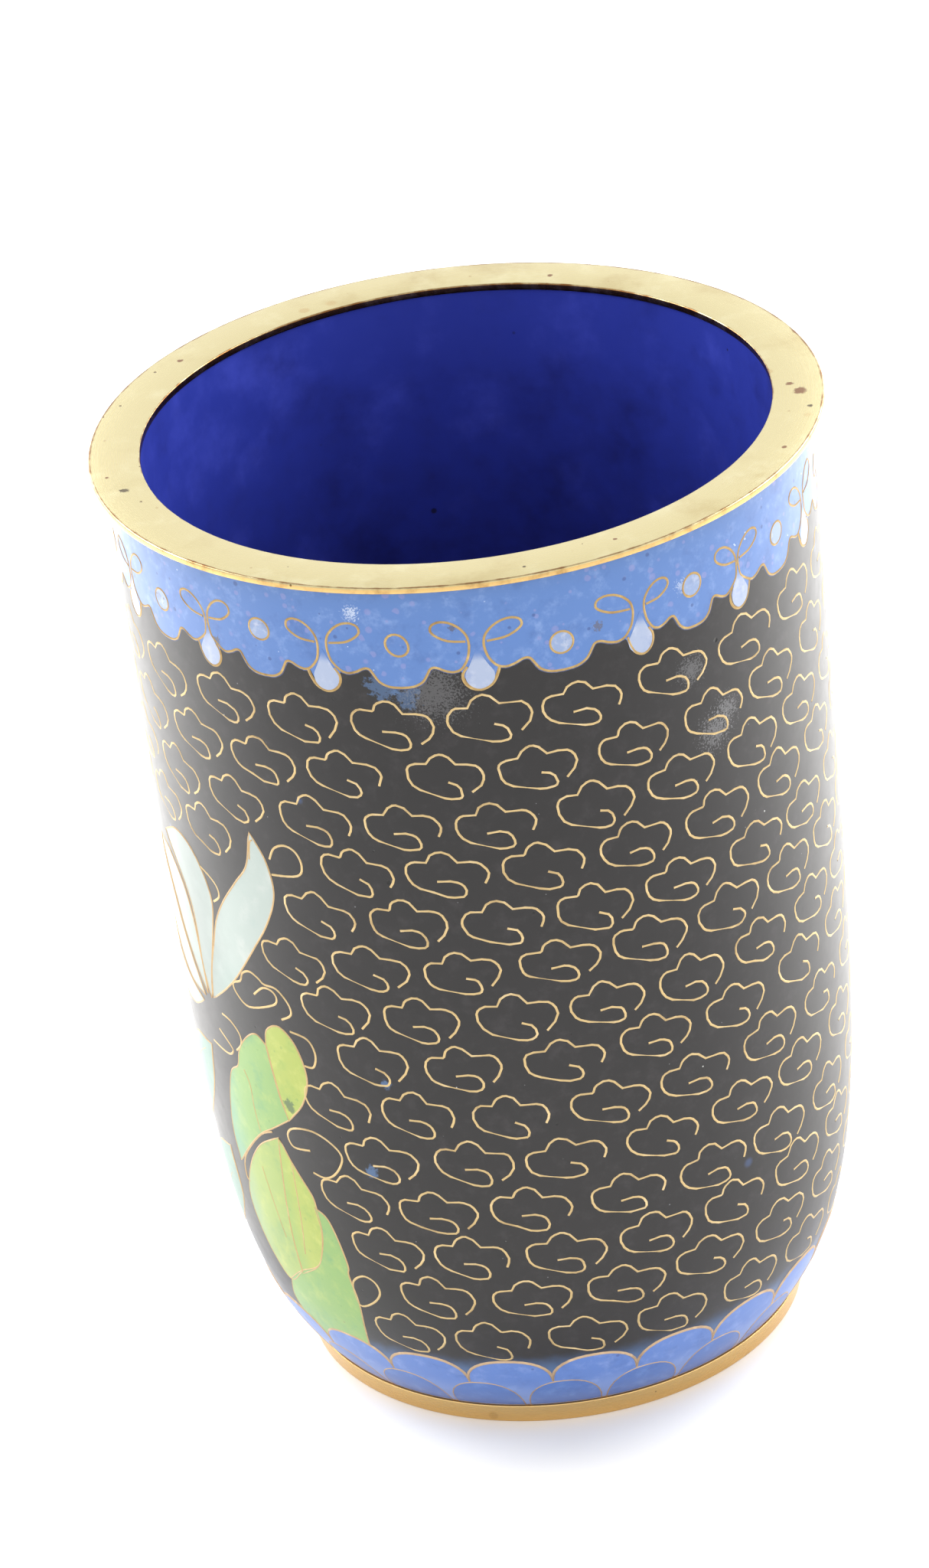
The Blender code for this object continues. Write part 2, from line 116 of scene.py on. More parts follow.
@dataclass(frozen=True)
class CupForm:
    """The finished outer surface of the cup and the thickness of what lies under it."""

    height: float
    rim_radius: float
    rim_width: float = 3.25 * MM
    rim_edge: float = 0.40 * MM
    rim_lip: float = 0.50 * MM
    rim_overhang: float = 0.95 * MM
    wall_taper: float = 0.35 * MM
    belly_height: float = 37.0 * MM
    belly_shoulder: float = 21.8 * MM
    belly_heel_out: float = 4.4 * MM
    belly_heel_up: float = 5.3 * MM
    foot_radius: float = 16.3 * MM
    foot_flare: float = 0.25 * MM
    foot_height: float = 1.35 * MM
    foot_width: float = 1.30 * MM
    foot_recess: float = 1.60 * MM
    metal_inset: float = 0.80 * MM
    metal_wall: float = 0.70 * MM
    metal_floor: float = 0.90 * MM
    clearance: float = 0.30 * MM
    lining: float = 0.35 * MM
    base_enamel: float = 0.40 * MM
    floor_corner_height: float = 6.2 * MM
    floor_corner: float = 3.0 * MM
    collar_depth: float = 5.6 * MM
    lappet_rise: float = 5.1 * MM
    belly_steps: int = 48
    corner_steps: int = 10
    wall_step: float = 4 * MM

    @classmethod
    def from_frame(cls) -> "CupForm":
        """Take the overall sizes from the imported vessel.

        Returns:
            The cup's form at the size of the solids.
        """
        _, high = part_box("metal_vessel")
        return cls(height=high.z, rim_radius=high.x)

    @property
    def wall_top(self) -> float:
        """Height of the rim's underside."""
        return self.height - self.rim_edge

    @property
    def belly_radius(self) -> float:
        """Radius of the wall where the belly starts."""
        return self.rim_radius - self.rim_overhang - self.wall_taper

    @property
    def cusps(self) -> float:
        """Height of the points between the collar's lobes."""
        return self.wall_top - self.collar_depth

    @property
    def lappet_top(self) -> float:
        """Height of the top of the upper lappets."""
        return self.foot_height + self.lappet_rise

    @cached_property
    def belly(self) -> tuple[np.ndarray, np.ndarray]:
        """Heights and radii along the belly's curve, from the foot up.

        Returns:
            The heights and the radii.
        """
        t = np.linspace(1.0, 0.0, self.belly_steps + 1)[:, None]
        slope = self.wall_taper / (self.wall_top - self.belly_height)
        top = np.array((self.belly_radius, self.belly_height))
        shoulder = top - np.array((slope * self.belly_shoulder, self.belly_shoulder))
        end = np.array((self.foot_radius, self.foot_height))
        heel = end + np.array((self.belly_heel_out, self.belly_heel_up))
        s = 1.0 - t
        line = top * s**3 + shoulder * 3 * s * s * t + heel * 3 * s * t * t + end * t**3
        return line[:, 1], line[:, 0]

    def radius(self, height: float) -> float:
        """Radius of the finished surface at a height.

        Args:
            height: Height above the foot's underside.

        Returns:
            The radius in metres.
        """
        if height >= self.belly_height:
            share = (height - self.belly_height) / (self.wall_top - self.belly_height)
            return self.belly_radius + self.wall_taper * share
        return float(np.interp(height, *self.belly))

    @lru_cache(maxsize=None)
    def section(self, height: float, lift: float = 0.0) -> tuple[float, float]:
        """Radius and height of a point at a distance square to the surface.

        Args:
            height: Height of the surface point.
            lift: Distance outwards from the surface.

        Returns:
            The radius and the height of the lifted point.
        """
        out, up = self.lean(height)
        return self.radius(height) + out * lift, height + up * lift

    @lru_cache(maxsize=None)
    def lean(self, height: float) -> tuple[float, float]:
        """Outward and upward parts of the surface's normal at a height.

        Args:
            height: Height of the surface point.

        Returns:
            The outward and the upward part.
        """
        step = 0.3 * MM
        slope = (self.radius(height + step) - self.radius(height - step)) / (2 * step)
        length = math.hypot(1.0, slope)
        return 1.0 / length, -slope / length

    def place(self, angle: float, height: float, lift: float = 0.0) -> Vector:
        """Put a point on the wall, or at a distance from it.

        Args:
            angle: Degrees round the cup from the viewer's side.
            height: Height of the surface point.
            lift: Distance outwards from the surface.

        Returns:
            The point in the cup's frame.
        """
        radius, level = self.section(height, lift)
        turn = math.radians(angle)
        return Vector((radius * math.sin(turn), -radius * math.cos(turn), level))

    def normal(self, angle: float, height: float) -> Vector:
        """Outward normal of the wall at an angle and a height.

        Args:
            angle: Degrees round the cup.
            height: Height of the surface point.

        Returns:
            The normal.
        """
        out, up = self.lean(height)
        turn = math.radians(angle)
        return Vector((out * math.sin(turn), -out * math.cos(turn), up))

    def step(self, angle: float, height: float, along: float, rise: float) -> Polar:
        """Walk over the wall from a point.

        Args:
            angle: Degrees round the cup where the walk starts.
            height: Height where it starts.
            along: Distance walked to the right.
            rise: Distance walked upwards.

        Returns:
            The angle and the height where it ends.
        """
        level = height + rise
        return angle + math.degrees(along / self.radius(level)), level

    def levels(self, low: float, high: float, straight_step: float) -> list[float]:
        """Heights between two levels, close together where the belly curves.

        Args:
            low: The lowest height.
            high: The highest height.
            straight_step: Largest step where the wall is straight.

        Returns:
            The heights, from low to high.
        """
        margin = 0.1 * MM
        curved = [float(z) for z in self.belly[0] if low + margin < z < high - margin]
        top = curved[-1] if curved else low
        count = max(1, round((high - top) / straight_step))
        straight = [top + (high - top) * i / count for i in range(1, count + 1)]
        return [low] + curved + straight

    def hollow(self, inset: float, floor: float, top: float) -> list[Vector]:
        """Profile of a cup-shaped face under the wall.

        Args:
            inset: Depth of the face under the outer surface.
            floor: Height of its floor.
            top: Height where its wall ends.

        Returns:
            Points of radius and height, from the floor's centre to the top.
        """
        heights = self.levels(self.floor_corner_height, top, self.wall_step)
        wall = [Vector(self.section(z, -inset)) for z in heights]
        wall[-1].y = top
        start = wall[0]
        lean = wall[1] - start
        meet = Vector((start.x - (start.y - floor) * lean.x / lean.y, floor))
        end = meet - Vector((self.floor_corner, 0.0))
        corner = [bent(end, meet, start, i / self.corner_steps) for i in range(self.corner_steps)]
        return [Vector((0.0, floor))] + corner + wall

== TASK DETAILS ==
Could you quote the material above in full, exactly as it stands?

== EXERCISE ANSWER ==
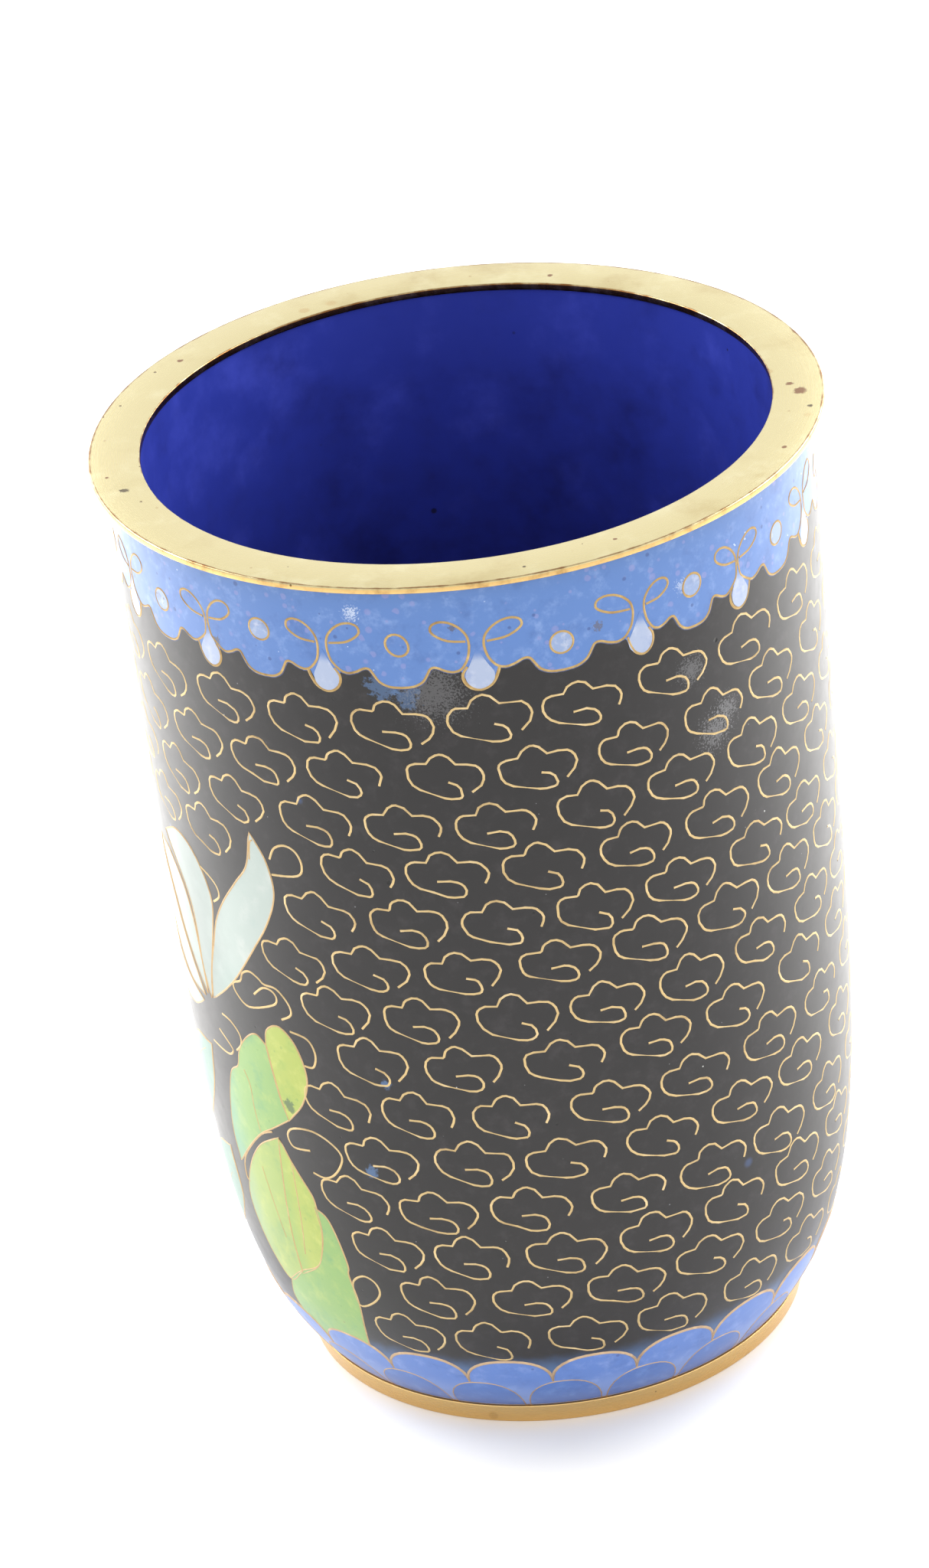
The Blender code for this object continues. Write part 2, from line 116 of scene.py on. More parts follow.
@dataclass(frozen=True)
class CupForm:
    """The finished outer surface of the cup and the thickness of what lies under it."""

    height: float
    rim_radius: float
    rim_width: float = 3.25 * MM
    rim_edge: float = 0.40 * MM
    rim_lip: float = 0.50 * MM
    rim_overhang: float = 0.95 * MM
    wall_taper: float = 0.35 * MM
    belly_height: float = 37.0 * MM
    belly_shoulder: float = 21.8 * MM
    belly_heel_out: float = 4.4 * MM
    belly_heel_up: float = 5.3 * MM
    foot_radius: float = 16.3 * MM
    foot_flare: float = 0.25 * MM
    foot_height: float = 1.35 * MM
    foot_width: float = 1.30 * MM
    foot_recess: float = 1.60 * MM
    metal_inset: float = 0.80 * MM
    metal_wall: float = 0.70 * MM
    metal_floor: float = 0.90 * MM
    clearance: float = 0.30 * MM
    lining: float = 0.35 * MM
    base_enamel: float = 0.40 * MM
    floor_corner_height: float = 6.2 * MM
    floor_corner: float = 3.0 * MM
    collar_depth: float = 5.6 * MM
    lappet_rise: float = 5.1 * MM
    belly_steps: int = 48
    corner_steps: int = 10
    wall_step: float = 4 * MM

    @classmethod
    def from_frame(cls) -> "CupForm":
        """Take the overall sizes from the imported vessel.

        Returns:
            The cup's form at the size of the solids.
        """
        _, high = part_box("metal_vessel")
        return cls(height=high.z, rim_radius=high.x)

    @property
    def wall_top(self) -> float:
        """Height of the rim's underside."""
        return self.height - self.rim_edge

    @property
    def belly_radius(self) -> float:
        """Radius of the wall where the belly starts."""
        return self.rim_radius - self.rim_overhang - self.wall_taper

    @property
    def cusps(self) -> float:
        """Height of the points between the collar's lobes."""
        return self.wall_top - self.collar_depth

    @property
    def lappet_top(self) -> float:
        """Height of the top of the upper lappets."""
        return self.foot_height + self.lappet_rise

    @cached_property
    def belly(self) -> tuple[np.ndarray, np.ndarray]:
        """Heights and radii along the belly's curve, from the foot up.

        Returns:
            The heights and the radii.
        """
        t = np.linspace(1.0, 0.0, self.belly_steps + 1)[:, None]
        slope = self.wall_taper / (self.wall_top - self.belly_height)
        top = np.array((self.belly_radius, self.belly_height))
        shoulder = top - np.array((slope * self.belly_shoulder, self.belly_shoulder))
        end = np.array((self.foot_radius, self.foot_height))
        heel = end + np.array((self.belly_heel_out, self.belly_heel_up))
        s = 1.0 - t
        line = top * s**3 + shoulder * 3 * s * s * t + heel * 3 * s * t * t + end * t**3
        return line[:, 1], line[:, 0]

    def radius(self, height: float) -> float:
        """Radius of the finished surface at a height.

        Args:
            height: Height above the foot's underside.

        Returns:
            The radius in metres.
        """
        if height >= self.belly_height:
            share = (height - self.belly_height) / (self.wall_top - self.belly_height)
            return self.belly_radius + self.wall_taper * share
        return float(np.interp(height, *self.belly))

    @lru_cache(maxsize=None)
    def section(self, height: float, lift: float = 0.0) -> tuple[float, float]:
        """Radius and height of a point at a distance square to the surface.

        Args:
            height: Height of the surface point.
            lift: Distance outwards from the surface.

        Returns:
            The radius and the height of the lifted point.
        """
        out, up = self.lean(height)
        return self.radius(height) + out * lift, height + up * lift

    @lru_cache(maxsize=None)
    def lean(self, height: float) -> tuple[float, float]:
        """Outward and upward parts of the surface's normal at a height.

        Args:
            height: Height of the surface point.

        Returns:
            The outward and the upward part.
        """
        step = 0.3 * MM
        slope = (self.radius(height + step) - self.radius(height - step)) / (2 * step)
        length = math.hypot(1.0, slope)
        return 1.0 / length, -slope / length

    def place(self, angle: float, height: float, lift: float = 0.0) -> Vector:
        """Put a point on the wall, or at a distance from it.

        Args:
            angle: Degrees round the cup from the viewer's side.
            height: Height of the surface point.
            lift: Distance outwards from the surface.

        Returns:
            The point in the cup's frame.
        """
        radius, level = self.section(height, lift)
        turn = math.radians(angle)
        return Vector((radius * math.sin(turn), -radius * math.cos(turn), level))

    def normal(self, angle: float, height: float) -> Vector:
        """Outward normal of the wall at an angle and a height.

        Args:
            angle: Degrees round the cup.
            height: Height of the surface point.

        Returns:
            The normal.
        """
        out, up = self.lean(height)
        turn = math.radians(angle)
        return Vector((out * math.sin(turn), -out * math.cos(turn), up))

    def step(self, angle: float, height: float, along: float, rise: float) -> Polar:
        """Walk over the wall from a point.

        Args:
            angle: Degrees round the cup where the walk starts.
            height: Height where it starts.
            along: Distance walked to the right.
            rise: Distance walked upwards.

        Returns:
            The angle and the height where it ends.
        """
        level = height + rise
        return angle + math.degrees(along / self.radius(level)), level

    def levels(self, low: float, high: float, straight_step: float) -> list[float]:
        """Heights between two levels, close together where the belly curves.

        Args:
            low: The lowest height.
            high: The highest height.
            straight_step: Largest step where the wall is straight.

        Returns:
            The heights, from low to high.
        """
        margin = 0.1 * MM
        curved = [float(z) for z in self.belly[0] if low + margin < z < high - margin]
        top = curved[-1] if curved else low
        count = max(1, round((high - top) / straight_step))
        straight = [top + (high - top) * i / count for i in range(1, count + 1)]
        return [low] + curved + straight

    def hollow(self, inset: float, floor: float, top: float) -> list[Vector]:
        """Profile of a cup-shaped face under the wall.

        Args:
            inset: Depth of the face under the outer surface.
            floor: Height of its floor.
            top: Height where its wall ends.

        Returns:
            Points of radius and height, from the floor's centre to the top.
        """
        heights = self.levels(self.floor_corner_height, top, self.wall_step)
        wall = [Vector(self.section(z, -inset)) for z in heights]
        wall[-1].y = top
        start = wall[0]
        lean = wall[1] - start
        meet = Vector((start.x - (start.y - floor) * lean.x / lean.y, floor))
        end = meet - Vector((self.floor_corner, 0.0))
        corner = [bent(end, meet, start, i / self.corner_steps) for i in range(self.corner_steps)]
        return [Vector((0.0, floor))] + corner + wall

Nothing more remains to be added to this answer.